# [Recorded data]
** START **

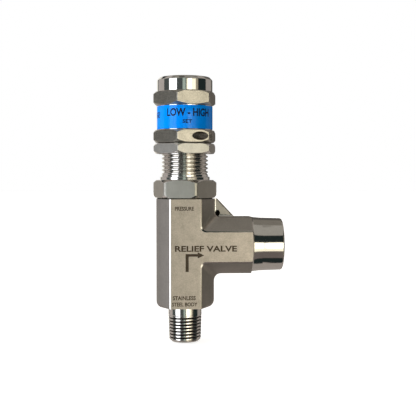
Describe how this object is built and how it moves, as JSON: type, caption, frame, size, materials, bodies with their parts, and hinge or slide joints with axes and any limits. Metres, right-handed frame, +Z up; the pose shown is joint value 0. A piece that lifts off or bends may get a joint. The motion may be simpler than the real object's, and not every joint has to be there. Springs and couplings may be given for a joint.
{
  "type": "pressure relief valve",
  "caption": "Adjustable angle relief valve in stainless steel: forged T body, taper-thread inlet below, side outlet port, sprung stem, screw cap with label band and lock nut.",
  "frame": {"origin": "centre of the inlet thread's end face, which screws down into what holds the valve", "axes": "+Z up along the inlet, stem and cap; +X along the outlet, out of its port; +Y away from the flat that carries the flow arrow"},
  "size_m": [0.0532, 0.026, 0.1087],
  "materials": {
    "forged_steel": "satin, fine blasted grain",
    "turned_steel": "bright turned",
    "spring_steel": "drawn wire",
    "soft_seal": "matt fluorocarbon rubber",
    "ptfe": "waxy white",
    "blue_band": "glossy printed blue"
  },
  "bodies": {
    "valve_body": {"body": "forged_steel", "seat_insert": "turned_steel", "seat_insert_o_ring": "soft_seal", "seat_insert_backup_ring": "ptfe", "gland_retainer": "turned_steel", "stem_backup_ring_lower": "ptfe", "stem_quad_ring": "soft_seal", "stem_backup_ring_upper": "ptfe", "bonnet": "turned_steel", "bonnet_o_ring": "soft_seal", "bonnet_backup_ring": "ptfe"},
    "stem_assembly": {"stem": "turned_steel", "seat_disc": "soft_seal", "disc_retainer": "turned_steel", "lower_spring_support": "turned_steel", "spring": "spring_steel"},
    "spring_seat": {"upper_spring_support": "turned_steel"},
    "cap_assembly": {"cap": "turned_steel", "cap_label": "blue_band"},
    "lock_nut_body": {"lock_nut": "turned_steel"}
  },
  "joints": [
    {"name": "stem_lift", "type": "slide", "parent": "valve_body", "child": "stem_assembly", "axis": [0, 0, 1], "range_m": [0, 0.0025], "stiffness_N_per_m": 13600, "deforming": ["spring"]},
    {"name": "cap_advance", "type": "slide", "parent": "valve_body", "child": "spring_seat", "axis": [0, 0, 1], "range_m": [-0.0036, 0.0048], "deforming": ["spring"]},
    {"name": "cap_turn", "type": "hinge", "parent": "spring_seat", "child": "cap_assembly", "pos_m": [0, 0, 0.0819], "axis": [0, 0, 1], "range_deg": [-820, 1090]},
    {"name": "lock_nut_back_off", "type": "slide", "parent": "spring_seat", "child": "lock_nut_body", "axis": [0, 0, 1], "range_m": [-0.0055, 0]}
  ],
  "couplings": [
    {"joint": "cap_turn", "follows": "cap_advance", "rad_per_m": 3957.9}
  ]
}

** END **

# [Exercise brief]
Write out every line of the material again, exactly as it reads.

# [Finished exercise]
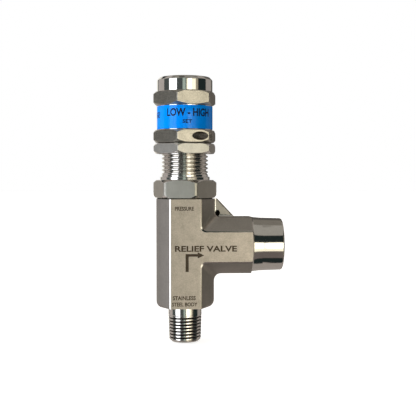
Describe how this object is built and how it moves, as JSON: type, caption, frame, size, materials, bodies with their parts, and hinge or slide joints with axes and any limits. Metres, right-handed frame, +Z up; the pose shown is joint value 0. A piece that lifts off or bends may get a joint. The motion may be simpler than the real object's, and not every joint has to be there. Springs and couplings may be given for a joint.
{
  "type": "pressure relief valve",
  "caption": "Adjustable angle relief valve in stainless steel: forged T body, taper-thread inlet below, side outlet port, sprung stem, screw cap with label band and lock nut.",
  "frame": {"origin": "centre of the inlet thread's end face, which screws down into what holds the valve", "axes": "+Z up along the inlet, stem and cap; +X along the outlet, out of its port; +Y away from the flat that carries the flow arrow"},
  "size_m": [0.0532, 0.026, 0.1087],
  "materials": {
    "forged_steel": "satin, fine blasted grain",
    "turned_steel": "bright turned",
    "spring_steel": "drawn wire",
    "soft_seal": "matt fluorocarbon rubber",
    "ptfe": "waxy white",
    "blue_band": "glossy printed blue"
  },
  "bodies": {
    "valve_body": {"body": "forged_steel", "seat_insert": "turned_steel", "seat_insert_o_ring": "soft_seal", "seat_insert_backup_ring": "ptfe", "gland_retainer": "turned_steel", "stem_backup_ring_lower": "ptfe", "stem_quad_ring": "soft_seal", "stem_backup_ring_upper": "ptfe", "bonnet": "turned_steel", "bonnet_o_ring": "soft_seal", "bonnet_backup_ring": "ptfe"},
    "stem_assembly": {"stem": "turned_steel", "seat_disc": "soft_seal", "disc_retainer": "turned_steel", "lower_spring_support": "turned_steel", "spring": "spring_steel"},
    "spring_seat": {"upper_spring_support": "turned_steel"},
    "cap_assembly": {"cap": "turned_steel", "cap_label": "blue_band"},
    "lock_nut_body": {"lock_nut": "turned_steel"}
  },
  "joints": [
    {"name": "stem_lift", "type": "slide", "parent": "valve_body", "child": "stem_assembly", "axis": [0, 0, 1], "range_m": [0, 0.0025], "stiffness_N_per_m": 13600, "deforming": ["spring"]},
    {"name": "cap_advance", "type": "slide", "parent": "valve_body", "child": "spring_seat", "axis": [0, 0, 1], "range_m": [-0.0036, 0.0048], "deforming": ["spring"]},
    {"name": "cap_turn", "type": "hinge", "parent": "spring_seat", "child": "cap_assembly", "pos_m": [0, 0, 0.0819], "axis": [0, 0, 1], "range_deg": [-820, 1090]},
    {"name": "lock_nut_back_off", "type": "slide", "parent": "spring_seat", "child": "lock_nut_body", "axis": [0, 0, 1], "range_m": [-0.0055, 0]}
  ],
  "couplings": [
    {"joint": "cap_turn", "follows": "cap_advance", "rad_per_m": 3957.9}
  ]
}